* begin Data shown *

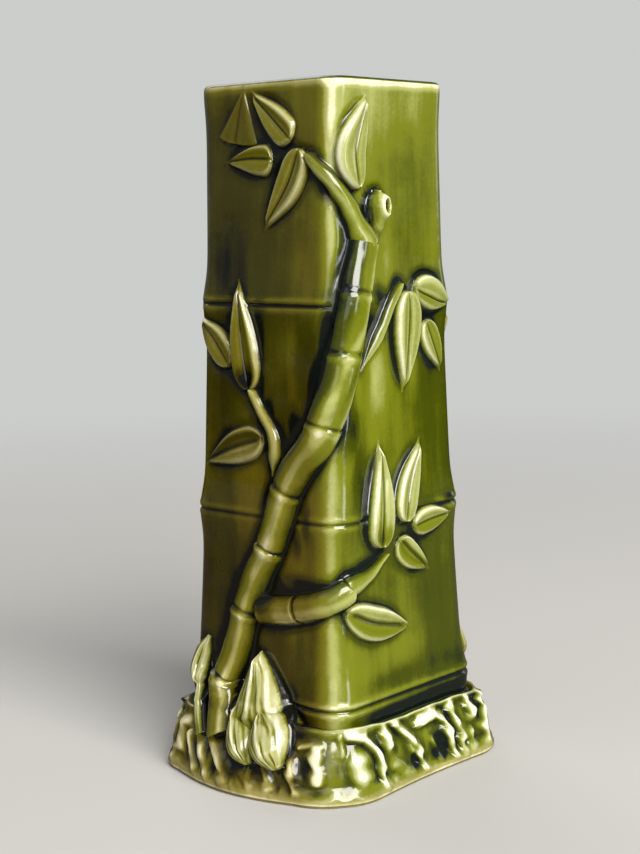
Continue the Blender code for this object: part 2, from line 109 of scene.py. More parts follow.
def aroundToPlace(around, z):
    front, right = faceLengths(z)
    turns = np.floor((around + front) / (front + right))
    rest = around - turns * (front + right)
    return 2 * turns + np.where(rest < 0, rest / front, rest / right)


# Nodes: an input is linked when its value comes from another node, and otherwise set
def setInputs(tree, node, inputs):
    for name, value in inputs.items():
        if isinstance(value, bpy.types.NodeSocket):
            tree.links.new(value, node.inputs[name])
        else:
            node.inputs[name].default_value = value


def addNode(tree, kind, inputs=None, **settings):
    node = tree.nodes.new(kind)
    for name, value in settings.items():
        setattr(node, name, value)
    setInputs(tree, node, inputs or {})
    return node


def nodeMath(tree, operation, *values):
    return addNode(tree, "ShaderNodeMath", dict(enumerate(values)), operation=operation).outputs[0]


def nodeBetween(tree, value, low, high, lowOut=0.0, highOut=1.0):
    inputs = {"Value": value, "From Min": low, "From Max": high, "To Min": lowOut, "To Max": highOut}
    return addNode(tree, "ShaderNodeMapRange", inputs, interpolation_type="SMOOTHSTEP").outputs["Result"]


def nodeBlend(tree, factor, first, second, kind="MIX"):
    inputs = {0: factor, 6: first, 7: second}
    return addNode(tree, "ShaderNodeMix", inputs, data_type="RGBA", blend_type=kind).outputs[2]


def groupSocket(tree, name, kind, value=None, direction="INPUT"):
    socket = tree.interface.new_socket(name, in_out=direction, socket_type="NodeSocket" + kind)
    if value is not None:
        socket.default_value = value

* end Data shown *

# [Your task]
Please reproduce each line exactly as written.

# [Worked solution]
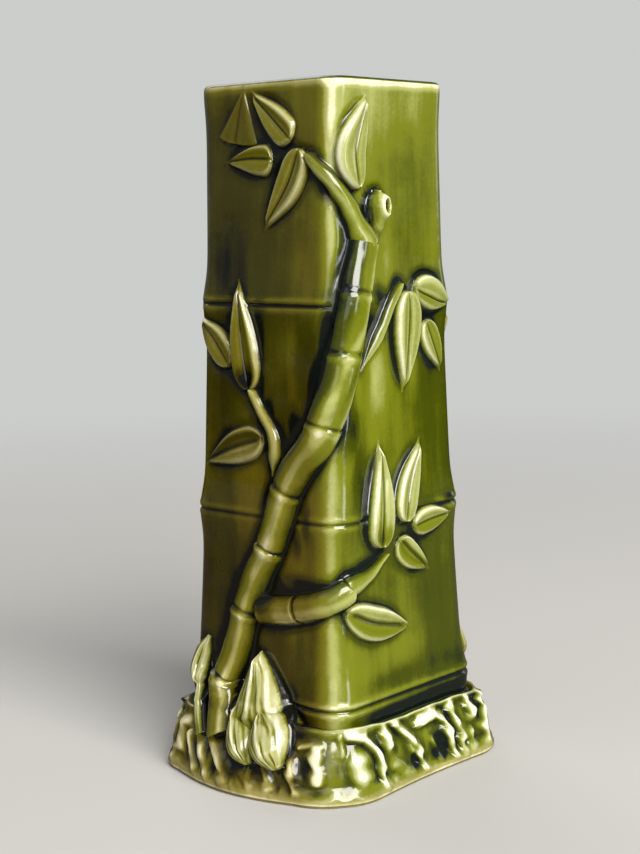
Continue the Blender code for this object: part 2, from line 109 of scene.py. More parts follow.
def aroundToPlace(around, z):
    front, right = faceLengths(z)
    turns = np.floor((around + front) / (front + right))
    rest = around - turns * (front + right)
    return 2 * turns + np.where(rest < 0, rest / front, rest / right)


# Nodes: an input is linked when its value comes from another node, and otherwise set
def setInputs(tree, node, inputs):
    for name, value in inputs.items():
        if isinstance(value, bpy.types.NodeSocket):
            tree.links.new(value, node.inputs[name])
        else:
            node.inputs[name].default_value = value


def addNode(tree, kind, inputs=None, **settings):
    node = tree.nodes.new(kind)
    for name, value in settings.items():
        setattr(node, name, value)
    setInputs(tree, node, inputs or {})
    return node


def nodeMath(tree, operation, *values):
    return addNode(tree, "ShaderNodeMath", dict(enumerate(values)), operation=operation).outputs[0]


def nodeBetween(tree, value, low, high, lowOut=0.0, highOut=1.0):
    inputs = {"Value": value, "From Min": low, "From Max": high, "To Min": lowOut, "To Max": highOut}
    return addNode(tree, "ShaderNodeMapRange", inputs, interpolation_type="SMOOTHSTEP").outputs["Result"]


def nodeBlend(tree, factor, first, second, kind="MIX"):
    inputs = {0: factor, 6: first, 7: second}
    return addNode(tree, "ShaderNodeMix", inputs, data_type="RGBA", blend_type=kind).outputs[2]


def groupSocket(tree, name, kind, value=None, direction="INPUT"):
    socket = tree.interface.new_socket(name, in_out=direction, socket_type="NodeSocket" + kind)
    if value is not None:
        socket.default_value = value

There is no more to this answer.